THE PROBLEM
Report how many lines contain "picture", with no other words.

DATA SHOWN
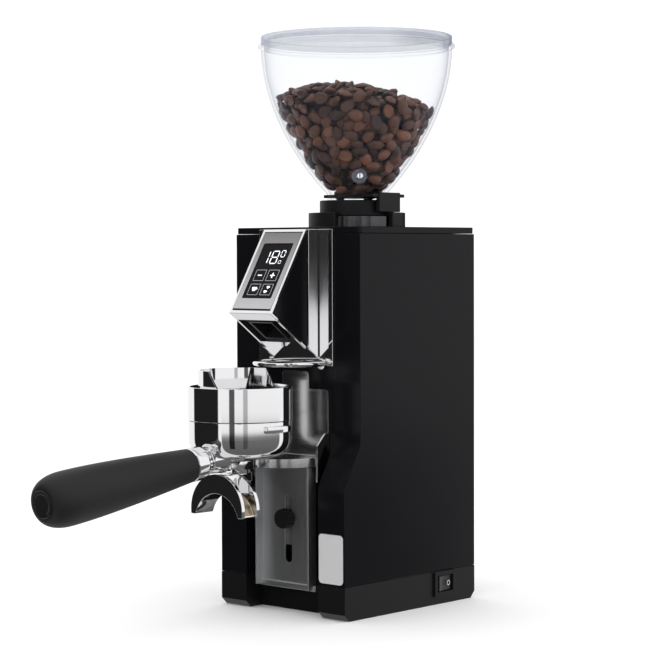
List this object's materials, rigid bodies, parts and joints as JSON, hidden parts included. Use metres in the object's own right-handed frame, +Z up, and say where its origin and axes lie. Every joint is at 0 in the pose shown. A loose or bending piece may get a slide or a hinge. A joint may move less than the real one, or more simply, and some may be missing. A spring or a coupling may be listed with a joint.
{
  "type": "burr coffee grinder",
  "caption": "Upright burr coffee grinder with a clear bean hopper, a tilted display beak, a weighing fork and a portafilter under a dosing funnel.",
  "frame": {"origin": "on the ground under the middle of the case, on the flat underside of the base tray", "axes": "+Z up, the front with the display and the handle faces -Y, +X to the right seen from the front"},
  "size_m": [0.15, 0.3891, 0.4305],
  "materials": {
    "black_paint": "gloss",
    "black_plastic": "satin",
    "rubber": "matte",
    "chrome": "polished",
    "stainless": "polished and brushed",
    "brushed_face": "brushed",
    "aluminium": "as cast",
    "steel": "machined",
    "windings": "laminated and wound",
    "clear_plastic": "clear",
    "display_glass": "gloss",
    "circuit": "satin",
    "beans": "satin",
    "badge_foil": "satin",
    "grip": "satin"
  },
  "bodies": {
    "frame": {"case_shell": "black_paint", "base_tray": "black_plastic", "foot_front_left": "rubber", "foot_front_right": "rubber", "foot_rear_left": "rubber", "foot_rear_right": "rubber", "top_cover": "black_paint", "switch_frame": "black_plastic", "cable_gland": "black_plastic", "leg_badge": "badge_foil", "hopper_plinth": "black_plastic", "hopper_collar": "black_plastic", "grinding_chamber": "aluminium", "motor_stator": "windings", "motor_top_bell": "aluminium", "motor_bottom_bell": "aluminium", "upper_bearing": "steel", "lower_bearing": "steel", "run_capacitor": "badge_foil", "control_board": "circuit", "power_supply": "circuit", "display_bezel": "brushed_face", "display_glass": "display_glass", "display_board": "circuit", "neck_bracket": "chrome", "beak_shell": "chrome", "beak_cheek_left": "black_paint", "beak_cheek_right": "black_paint", "outlet_chute": "black_plastic", "outlet_plate": "black_plastic", "bail": "chrome", "load_arm": "aluminium", "load_cell": "aluminium", "load_cell_bracket": "steel"},
    "rotor": {"motor_shaft": "steel", "motor_rotor": "steel", "lower_burr_carrier": "aluminium", "lower_burr": "steel", "cooling_fan": "black_plastic"},
    "dial": {"grind_dial": "steel"},
    "burr_carrier": {"upper_burr_carrier": "aluminium", "upper_burr": "steel"},
    "hopper_unit": {"hopper": "clear_plastic", "coffee_beans": "beans", "hopper_screw": "chrome"},
    "lid": {"hopper_lid": "clear_plastic"},
    "gate": {"hopper_gate": "black_plastic"},
    "rocker": {"switch_rocker": "black_plastic"},
    "fork": {"fork_cradle": "stainless", "fork_slide": "stainless"},
    "knob": {"clamp_knob": "black_plastic"},
    "portafilter": {"portafilter_body": "chrome", "filter_basket": "stainless", "double_spout": "chrome", "handle_ferrule": "chrome", "handle_grip": "grip", "handle_cap": "black_plastic"},
    "funnel": {"dosing_funnel": "chrome"}
  },
  "joints": [
    {"name": "rotor_spin", "type": "hinge", "parent": "frame", "child": "rotor", "pos_m": [0, 0.01, 0.16], "axis": [0, 0, 1], "continuous": true},
    {"name": "dial_turn", "type": "hinge", "parent": "frame", "child": "dial", "pos_m": [0, 0.01, 0.29], "axis": [0, 0, 1], "range_deg": [-30, 270]},
    {"name": "carrier_lift", "type": "slide", "parent": "frame", "child": "burr_carrier", "axis": [0, 0, 1], "range_m": [-0.00012, 0.00095]},
    {"name": "hopper_lift", "type": "slide", "parent": "frame", "child": "hopper_unit", "axis": [0, 0, 1], "range_m": [0, 0.05]},
    {"name": "lid_lift", "type": "slide", "parent": "hopper_unit", "child": "lid", "axis": [0, 0, 1], "range_m": [0, 0.06]},
    {"name": "gate_pull", "type": "slide", "parent": "hopper_unit", "child": "gate", "axis": [1, 0, 0], "range_m": [0, 0.036]},
    {"name": "rocker_tilt", "type": "hinge", "parent": "frame", "child": "rocker", "pos_m": [0.0621, 0.0379, 0.0154], "axis": [0, 0, -1], "range_deg": [0, 14]},
    {"name": "fork_height", "type": "slide", "parent": "frame", "child": "fork", "axis": [0, 0, 1], "range_m": [-0.0135, 0]},
    {"name": "knob_turn", "type": "hinge", "parent": "frame", "child": "knob", "pos_m": [0, -0.07, 0.06987], "axis": [0, -1, 0], "range_deg": [0, 360]},
    {"name": "portafilter_pull", "type": "slide", "parent": "fork", "child": "portafilter", "axis": [0, -1, 0], "range_m": [0, 0.14]},
    {"name": "funnel_turn", "type": "hinge", "parent": "portafilter", "child": "funnel", "pos_m": [0, -0.1176, 0.16], "axis": [0, 0, 1], "continuous": true}
  ],
  "couplings": [
    {"joint": "carrier_lift", "follows": "dial_turn", "m_per_rad": 0.00019099}
  ]
}
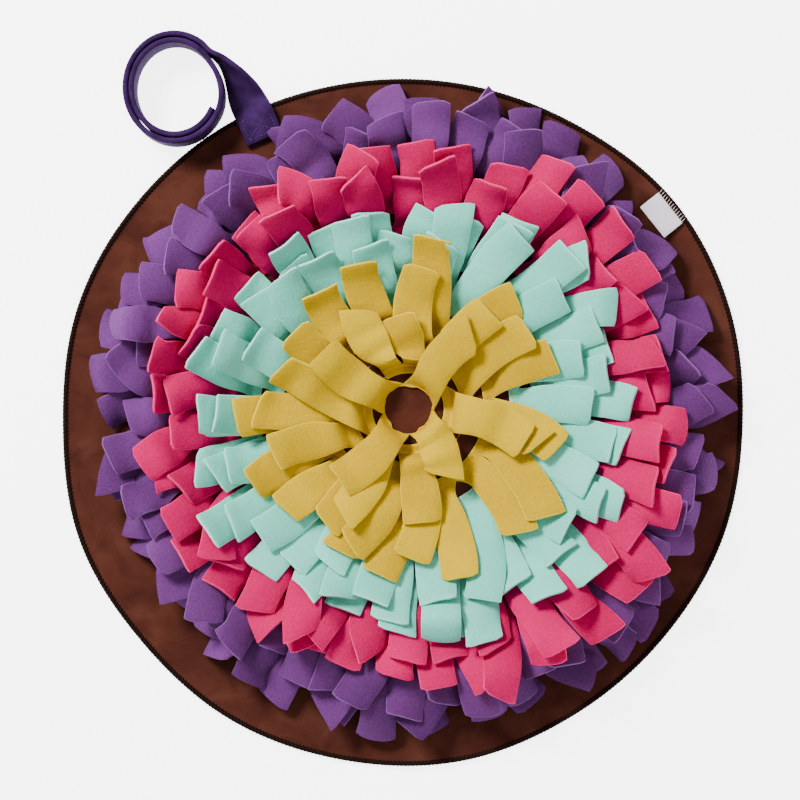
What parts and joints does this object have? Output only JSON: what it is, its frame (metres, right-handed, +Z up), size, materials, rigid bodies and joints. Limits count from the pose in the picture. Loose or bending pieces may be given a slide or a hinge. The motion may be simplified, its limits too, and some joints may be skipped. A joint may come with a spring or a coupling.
{
  "type": "snuffle mat",
  "caption": "Round cloth snuffle mat: ringed rows of fleece strips sewn on a base cloth, with a coiled webbing strap at its rim.",
  "frame": {"origin": "middle of the base cloth's underside, on the floor", "axes": "+Z up out of the strips; +Y towards the side that the strap lies at"},
  "size_m": [0.4484, 0.481, 0.0571],
  "materials": {
    "base_velour": "short brown nap",
    "fleece_yellow": "matt fleece",
    "fleece_mint": "matt fleece",
    "fleece_pink": "matt fleece",
    "fleece_purple": "matt fleece",
    "strap_webbing": "woven webbing",
    "label_tape": "smooth woven tape"
  },
  "bodies": {
    "root": {"base": "base_velour", "yellow_row_1": "fleece_yellow", "yellow_row_2": "fleece_yellow", "yellow_row_3": "fleece_yellow", "yellow_row_4": "fleece_yellow", "mint_row_1": "fleece_mint", "mint_row_2": "fleece_mint", "mint_row_3": "fleece_mint", "pink_row_1": "fleece_pink", "pink_row_2": "fleece_pink", "purple_row_1": "fleece_purple", "purple_row_2": "fleece_purple", "strap": "strap_webbing", "label": "label_tape"}
  },
  "joints": []
}
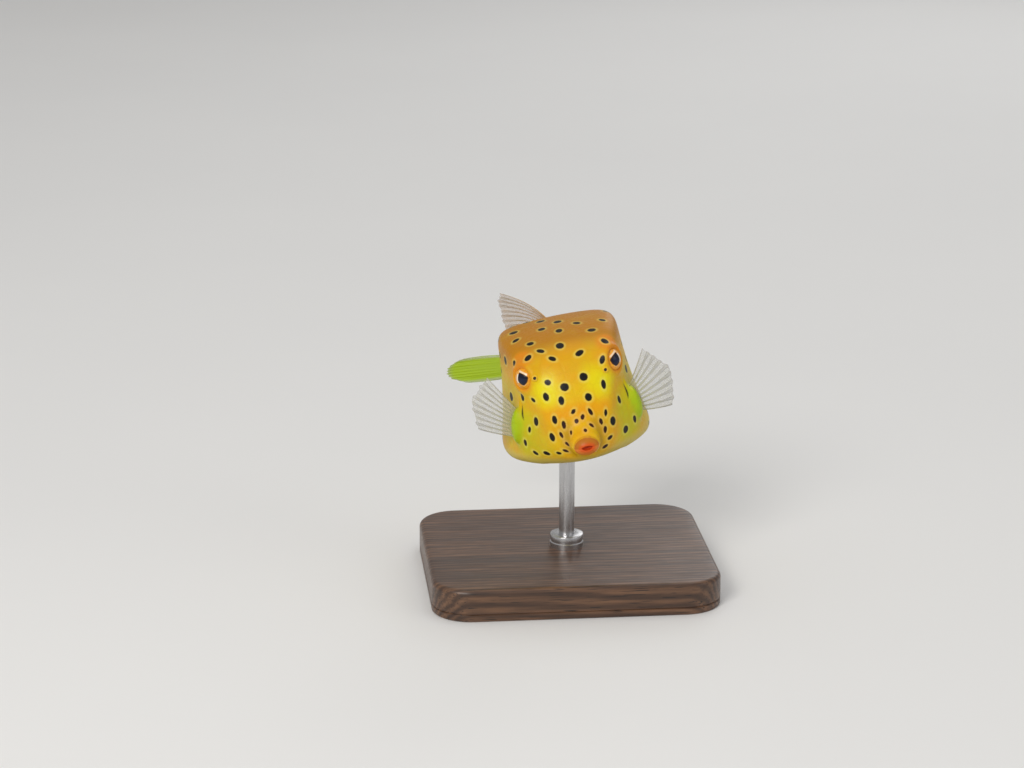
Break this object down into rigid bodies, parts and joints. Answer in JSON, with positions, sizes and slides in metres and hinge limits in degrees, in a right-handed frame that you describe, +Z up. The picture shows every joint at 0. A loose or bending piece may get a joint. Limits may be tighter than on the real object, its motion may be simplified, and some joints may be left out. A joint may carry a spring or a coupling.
{
  "type": "yellow boxfish model",
  "caption": "Life-size display model of a juvenile yellow boxfish in a banked swimming pose, tail bent to one side, held by a rod on a flat wooden stand.",
  "frame": {"origin": "centre of the stand's underside, on the surface it stands on", "axes": "+Z up, the fish faces -Y, the fish's left side is +X; the fish is banked about 11 degrees to its right"},
  "size_m": [0.044, 0.0401, 0.0431],
  "materials": {
    "skin": "satin yellow skin with dark spots",
    "lip_upper": "satin orange lip",
    "lip_lower": "satin pinkish orange lip",
    "eye": "glossy eye with dark pupil and pale iris",
    "fin": "clear greyish fin membrane with fine rays",
    "tail_skin": "satin yellow-green skin",
    "tail_fin": "lime fin with fine rays",
    "stand_wood": "satin dark walnut",
    "stand_steel": "fine brushed steel"
  },
  "bodies": {
    "root": {"head": "skin", "carapace": "skin", "upper_lip": "lip_upper", "lower_lip": "lip_lower", "eye_left": "eye", "eye_right": "eye", "pectoral_fin_left": "fin", "pectoral_fin_right": "fin", "dorsal_fin": "fin", "anal_fin": "fin", "caudal_peduncle": "tail_skin", "caudal_fin": "tail_fin", "stand_base": "stand_wood", "stand_collar": "stand_steel", "stand_rod": "stand_steel"}
  },
  "joints": []
}
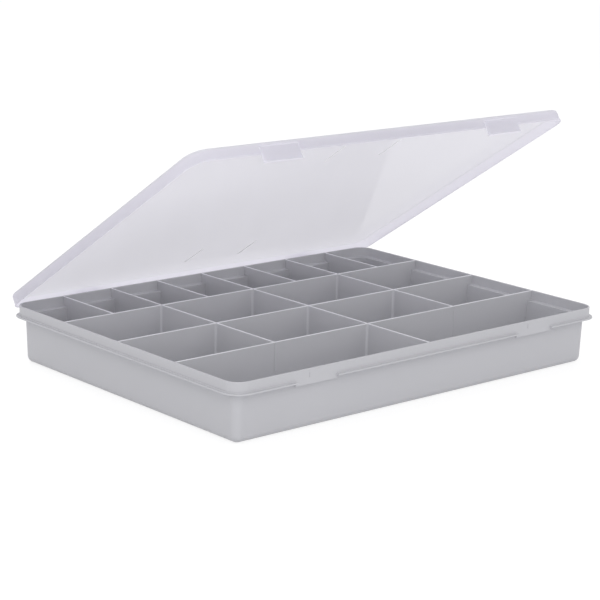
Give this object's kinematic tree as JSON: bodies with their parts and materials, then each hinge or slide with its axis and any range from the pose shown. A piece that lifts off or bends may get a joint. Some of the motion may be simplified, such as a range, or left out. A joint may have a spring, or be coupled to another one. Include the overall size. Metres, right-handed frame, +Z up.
{
  "type": "parts sorting tray",
  "caption": "Shallow grey compartment tray for sorting small model parts, with a hinged see-through lid and snap latch tabs, shown with the lid standing part open.",
  "frame": {"origin": "centre of the flat underside of the tray", "axes": "+X to the right along the latch side, +Y towards the hinges, +Z up"},
  "size_m": [0.426, 0.3245, 0.2248],
  "materials": {
    "tray_plastic": "satin light grey moulded polypropylene",
    "lid_plastic": "milky see-through moulded polypropylene"
  },
  "bodies": {
    "tray": {"tray_floor": "tray_plastic", "front_wall": "tray_plastic", "back_wall": "tray_plastic", "left_wall": "tray_plastic", "right_wall": "tray_plastic", "tray_corners": "tray_plastic", "row_divider_front": "tray_plastic", "row_divider_middle": "tray_plastic", "row_divider_back": "tray_plastic", "front_divider": "tray_plastic", "middle_front_divider_1": "tray_plastic", "middle_front_divider_2": "tray_plastic", "middle_front_divider_3": "tray_plastic", "middle_back_divider_1": "tray_plastic", "middle_back_divider_2": "tray_plastic", "middle_back_divider_3": "tray_plastic", "back_divider_1": "tray_plastic", "back_divider_2": "tray_plastic", "back_divider_3": "tray_plastic", "back_divider_4": "tray_plastic", "back_divider_5": "tray_plastic", "back_divider_6": "tray_plastic", "back_divider_7": "tray_plastic", "latch_seat_left": "tray_plastic", "latch_seat_right": "tray_plastic", "hinge_ears_left": "tray_plastic", "hinge_ears_right": "tray_plastic"},
    "lid": {"lid_panel": "lid_plastic", "lid_front_skirt": "lid_plastic", "lid_back_skirt": "lid_plastic", "lid_left_skirt": "lid_plastic", "lid_right_skirt": "lid_plastic", "lid_corners": "lid_plastic", "lid_ribs": "lid_plastic", "hinge_knuckle_left": "lid_plastic", "hinge_knuckle_right": "lid_plastic"},
    "latch_tab_left": {"latch_tab_left": "lid_plastic"},
    "latch_tab_right": {"latch_tab_right": "lid_plastic"}
  },
  "joints": [
    {"name": "lid_hinge", "type": "hinge", "parent": "tray", "child": "lid", "pos_m": [0, 0.1625, 0.0435], "axis": [-1, 0, 0], "range_deg": [-32.8, 147.2]},
    {"name": "latch_tab_left_flex", "type": "hinge", "parent": "lid", "child": "latch_tab_left", "pos_m": [-0.127, -0.10217, 0.22225], "axis": [-1, 0, 0], "range_deg": [0, 12], "stiffness_Nm_per_rad": 0.6},
    {"name": "latch_tab_right_flex", "type": "hinge", "parent": "lid", "child": "latch_tab_right", "pos_m": [0.127, -0.10217, 0.22225], "axis": [-1, 0, 0], "range_deg": [0, 12], "stiffness_Nm_per_rad": 0.6}
  ]
}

THE COMPLETED TASK
2